SWS has a solution for that... its called 'station mode'. In this mode, SWS will connect to an already existing WiFi network with internet uplink routing such as your home router in the same way that your PC, tablet or phone does. The benefit to station mode is that applications on your device will be able to connect to SWS to control your OnStep mount and connections to the internet are possible at the same time. You just have to enter the SSID and password to your home network's router's access point and enable station mode.
The only issue with station mode is that most home access points have DHCP enabled by default which SWS will use to receive its IP address on that network when it connects. You would have to know what address it got before you can connect to the SWS. You can do this by logging into the administration portal of your router and searching for it, usually by MAC address, in the list of connected devices. However, since the assigned address could change between one connection and the next, it would be better to have a constant IP address. This can be done in one of two ways: a) continue using DHCP on SWS but create a DHCP reservation in your router so it will always assign the same IP address to the SWS or b) turn off DHCP in SWS station mode setup and assign the IP address manually in a way that does not conflict with any existing or future device that will connect to your router using DHCP. If option b is chosen you will also have to enter the Gateway and Subnet mask manually.
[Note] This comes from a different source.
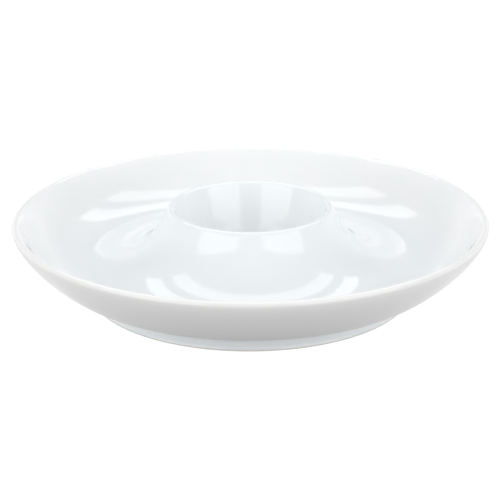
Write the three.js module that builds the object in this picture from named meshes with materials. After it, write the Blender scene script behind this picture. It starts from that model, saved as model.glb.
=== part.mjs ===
// Chip and dip server: one round porcelain dish with a dip well raised in its middle.
// The ware is fired in one piece, so its real constituents are the biscuit body and the two
// coats of glaze on it. The bare standing edge of the foot ring parts one coat from the other.
// Everything is turned about +Z. Millimetres, origin at the centre of the foot, +Z up.

import * as THREE from "three";

// Dish
const RIM_RADIUS = 152.5;
const RIM_HEIGHT = 50.4;
const LIP_THICKNESS = 4.6;
const WALL = 4.8; // under the trough, the mound and the well
const LIP_DROP = 6.8; // how far the underside hangs straight below the lip before it turns in
const UNDERSIDE_SWEEP = 0.48; // share of the span from foot to rim that the underside's belly takes
const UNDERSIDE_RISE = 5.35; // how far the belly climbs over that sweep
const DISH_SWEEP = 0.71; // the same for the inside of the dish
const VERGE_LEAN = 42; // degrees from upright at which the inside of the dish reaches the lip
const VERGE_REACH = 10.4; // length over which it settles to that lean

// Trough that holds the chips
const TROUGH_FLOOR = 18.4;
const TROUGH_INSET = 1.9; // its lowest circle lies this far inside the foot ring

// Foot ring
const FOOT_RADIUS = 105.2;
const FOOT_HEIGHT = 9.0;
const FOOT_WIDTH = 4.2;
const FOOT_LEAN = 2.6; // how much wider its outer face is at the top than at the table
const FOOT_FILLET = 1.6;
const EDGE_CHAMFER = 0.6;
const FILLET_WAIST = 0.3; // a fillet's middle point lies this share of its size from the corner

// Dip well
const WELL_RADIUS = 49.2;
const WELL_CREST = 55.5;
const WELL_FLOOR = 12.0;
const WELL_CORNER = 24;
const WELL_DRAFT = 18; // degrees that its wall leans out
const MOUND_SHOULDER = 4.1; // length of the soft shoulder outside the well's lip
const MOUND_SPREAD = 11.6; // how far the mound's skirt stands out before it flares
const HOLLOW_DEPTH = 19; // the hollow under the mound reaches to this far below the well's crest
const HOLLOW_CROWN = 1.5; // rise of its ceiling
const LIP_LEAVING = 45; // degrees round the lip's section where the shoulder takes over

// Glaze
const GLAZE = 0.3;
const SEAM = 0.02; // hair's breadth that keeps the meshes of body and glaze from crossing
const BARE_EDGE = 1.2; // the glaze is wiped back this far above the standing edge

// Faceting
const TURNS = 48;
const CURVE_STEPS = 8;
const ARC_STEPS = 4;

const PORCELAIN = { color: 0xeeebe6, roughness: 0.75, metalness: 0 };
const CLEAR_GLAZE = { color: 0xf6f7f6, roughness: 0.08, metalness: 0 };

const degrees = THREE.MathUtils.degToRad;
const point = (radius, height) => new THREE.Vector2(radius, height);

// Sizes that follow from the ones above
const lipRadius = LIP_THICKNESS / 2;
const rimLip = point(RIM_RADIUS - lipRadius, RIM_HEIGHT - lipRadius);
const wellLip = point(WELL_RADIUS + lipRadius, WELL_CREST - lipRadius);
const footTopRadius = FOOT_RADIUS + FOOT_LEAN;
const footInnerRadius = FOOT_RADIUS - FOOT_WIDTH;
const trough = point(FOOT_RADIUS - TROUGH_INSET, TROUGH_FLOOR);
const wellCornerCentre = findWellCornerCentre();

// The well's wall touches both the floor's corner and the lip, leaning out by the draft.
function findWellCornerCentre() {
  const lean = degrees(WELL_DRAFT);
  const radii = WELL_CORNER + lipRadius;
  const centreHeight = WELL_FLOOR + WELL_CORNER;
  const wallLength = (wellLip.y - centreHeight + radii * Math.sin(lean)) / Math.cos(lean);
  const centreRadius = wellLip.x - radii * Math.cos(lean) - wallLength * Math.sin(lean);
  return point(centreRadius, centreHeight);
}

// Points on an arc, both ends included, angles in degrees from the outward direction.
function arc(centre, radius, from, to, steps) {
  const points = [];
  for (let step = 0; step <= steps; step += 1) {
    const angle = degrees(from + ((to - from) * step) / steps);
    points.push(point(centre.x + radius * Math.cos(angle), centre.y + radius * Math.sin(angle)));
  }
  return points;
}

function bezier(start, startHandle, endHandle, end) {
  return new THREE.CubicBezierCurve(start, startHandle, endHandle, end).getPoints(CURVE_STEPS);
}

// The same line moved sideways to its right, as seen walking along it.
function offset(points, distance) {
  return points.map((here, index) => {
    const before = points[Math.max(index - 1, 0)];
    const after = points[Math.min(index + 1, points.length - 1)];
    const along = after.clone().sub(before).normalize();
    return point(Math.max(here.x + along.y * distance, 0), here.y - along.x * distance);
  });
}

// Walks a list of stretches as one line, without doubling the points where they meet.
function join(...stretches) {
  const line = [];
  for (const next of stretches.flat()) {
    const last = line[line.length - 1];
    if (!last || last.distanceTo(next) > 1e-3) {
      line.push(next);
    }
  }
  return line;
}

// Inside of the dip well, from the axis up to its crest.
function wellInside() {
  const corner = arc(wellCornerCentre, WELL_CORNER, -90, -WELL_DRAFT, ARC_STEPS);
  return join([point(0, WELL_FLOOR)], corner);
}

// Rounded lip of the well and the mound's skirt, down into the trough.
function mound() {
  const lip = arc(wellLip, lipRadius, 180 - WELL_DRAFT, LIP_LEAVING, ARC_STEPS);
  const lipEnd = lip[lip.length - 1];
  const outward = MOUND_SHOULDER * Math.sin(degrees(LIP_LEAVING));
  const downward = MOUND_SHOULDER * Math.cos(degrees(LIP_LEAVING));
  const skirt = bezier(
    lipEnd,
    point(lipEnd.x + outward, lipEnd.y - downward),
    point(wellLip.x + MOUND_SPREAD, TROUGH_FLOOR),
    trough,
  );
  return { lip, skirt };
}

// Inside of the dish, from the trough up to the rim, and over the rim's round lip.
function dishInside() {
  const lean = degrees(VERGE_LEAN);
  const lip = arc(rimLip, lipRadius, 180 - VERGE_LEAN, 0, ARC_STEPS);
  const verge = lip[0];
  const sweep = (RIM_RADIUS - LIP_THICKNESS - trough.x) * DISH_SWEEP;
  const wall = bezier(
    trough,
    point(trough.x + sweep, TROUGH_FLOOR),
    point(verge.x - VERGE_REACH * Math.sin(lean), verge.y - VERGE_REACH * Math.cos(lean)),
    verge,
  );
  return join(wall, lip);
}

// Underside of the dish, from the lip to the foot ring, and the foot's leaning outer face.
function dishOutside() {
  const sweep = (RIM_RADIUS - footTopRadius) * UNDERSIDE_SWEEP;
  const footTop = point(footTopRadius + FOOT_FILLET, FOOT_HEIGHT);
  const belly = bezier(
    point(RIM_RADIUS, rimLip.y),
    point(RIM_RADIUS, rimLip.y - LIP_DROP),
    point(footTop.x + sweep, FOOT_HEIGHT + UNDERSIDE_RISE),
    footTop,
  );
  const leanAt = (height) => FOOT_RADIUS + (FOOT_LEAN * height) / FOOT_HEIGHT;
  const below = FOOT_HEIGHT - FOOT_FILLET;
  const waist = FOOT_FILLET * FILLET_WAIST;
  const fillet = [point(leanAt(below) + waist, FOOT_HEIGHT - waist)];
  return join(belly, fillet, [point(leanAt(below), below), point(leanAt(BARE_EDGE), BARE_EDGE)]);
}

// The whole glazed face above the bare edge, from the axis out to the foot.
function upperFace() {
  const { lip, skirt } = mound();
  return join(wellInside(), lip, skirt, dishInside(), dishOutside());
}

// The glazed face below: foot's inner face, trough, hollow under the mound, and well.
function baseFace() {
  const ceiling = TROUGH_FLOOR - WALL;
  const reach = footInnerRadius - FOOT_FILLET;
  const waist = FOOT_FILLET * FILLET_WAIST;
  const footFace = [
    point(footInnerRadius, BARE_EDGE),
    point(footInnerRadius, ceiling - FOOT_FILLET),
    point(footInnerRadius - waist, ceiling - waist),
  ];
  const wellSide = arc(wellCornerCentre, WELL_CORNER + WALL, -WELL_DRAFT, -90, ARC_STEPS);
  const climb = WELL_CREST - HOLLOW_DEPTH - wellSide[0].y;
  const top = point(wellSide[0].x + climb * Math.tan(degrees(WELL_DRAFT)), wellSide[0].y + climb);
  const underSkirt = offset(mound().skirt, WALL).reverse();
  const skirtSide = underSkirt.filter((place) => place.y < top.y && place.x < reach);
  const skirtTop = skirtSide[skirtSide.length - 1];
  const crown = point((top.x + skirtTop.x) / 2, top.y + HOLLOW_CROWN);
  return join(footFace, skirtSide, [crown, top], wellSide, [point(0, WELL_FLOOR - WALL)]);
}

// A closed solid turned from an outline. The ends of the outline lie on the axis or meet.
function turned(outline) {
  const geometry = new THREE.LatheGeometry(outline, TURNS);
  geometry.rotateX(Math.PI / 2);
  return geometry;
}

function named(name, geometry, finish) {
  const mesh = new THREE.Mesh(geometry, new THREE.MeshStandardMaterial(finish));
  mesh.name = name;
  return mesh;
}

// Biscuit body: everything under the two coats, and bare porcelain at the standing edge.
function porcelainBody() {
  const above = offset(upperFace(), GLAZE + SEAM);
  const below = offset(baseFace(), GLAZE + SEAM);
  const outer = above[above.length - 1].x;
  const inner = below[0].x;
  const standingEdge = [
    point(outer - EDGE_CHAMFER * FILLET_WAIST, EDGE_CHAMFER),
    point(outer - EDGE_CHAMFER, 0),
    point(inner + EDGE_CHAMFER, 0),
    point(inner, EDGE_CHAMFER),
  ];
  const outline = join(above, standingEdge, below).reverse();
  return named("porcelain_body", turned(outline), PORCELAIN);
}

// A coat of glaze fills the space between a face and the body under it.
function glazeCoat(name, face, ends) {
  const outline = [...offset(face, GLAZE), ...face.slice().reverse()];
  if (!ends.onAxisAtStart) {
    outline.push(outline[0].clone());
  }
  return named(name, turned(outline), CLEAR_GLAZE);
}

const server = new THREE.Group();
server.name = "chip_and_dip_server";
server.add(porcelainBody());
server.add(glazeCoat("upper_glaze", upperFace(), { onAxisAtStart: true }));
server.add(glazeCoat("base_glaze", baseFace(), { onAxisAtStart: false }));

export default server;
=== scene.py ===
# A chip and dip server: one round porcelain dish on a foot ring, with a dip well raised in its
# middle. The ware is fired in one piece. What shows is the clear glaze that covers it, in two coats
# that the bare standing edge of the foot ring parts from each other.
# The ware's sizes are in millimetres, the studio's in metres.

import math
import bpy
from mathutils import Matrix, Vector


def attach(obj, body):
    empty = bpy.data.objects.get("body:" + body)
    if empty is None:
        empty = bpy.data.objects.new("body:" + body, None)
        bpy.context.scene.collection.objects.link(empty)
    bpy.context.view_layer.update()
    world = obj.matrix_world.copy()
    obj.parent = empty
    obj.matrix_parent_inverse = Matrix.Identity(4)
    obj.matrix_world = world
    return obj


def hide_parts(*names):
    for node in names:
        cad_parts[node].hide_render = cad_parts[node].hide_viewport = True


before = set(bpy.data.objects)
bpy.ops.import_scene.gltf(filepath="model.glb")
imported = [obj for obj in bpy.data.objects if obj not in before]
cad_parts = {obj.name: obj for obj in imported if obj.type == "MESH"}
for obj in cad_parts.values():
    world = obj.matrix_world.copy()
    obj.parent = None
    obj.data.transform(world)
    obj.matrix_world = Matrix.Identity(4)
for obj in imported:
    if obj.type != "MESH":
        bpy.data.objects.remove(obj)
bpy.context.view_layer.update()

MM = 0.001


# ---------------------------------------------------------------- sizes taken from the frame

def outline_points(node):
    """(radius, height) of every corner of a node, in millimetres."""
    corners = [corner.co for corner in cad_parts[node].data.vertices]
    return [(math.hypot(corner.x, corner.y) / MM, corner.z / MM) for corner in corners]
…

Both station mode and access point mode can be enabled simultaneously. If SWS cannot connect to your home network, it will automatically start the access point network even if it is not enabled in the configuration. This is intended to be a fallback mode for people who normally operate their telescope in an environment where they want the controller to join their home network (so that devices that connect to the controller can still access the internet) but sometimes set up in 'away' locations. In this case, the access point wouldn't be cluttering the airwaves at home but would automatically come up when out of range of the home network where there is no internet connectivity to maintain anyway.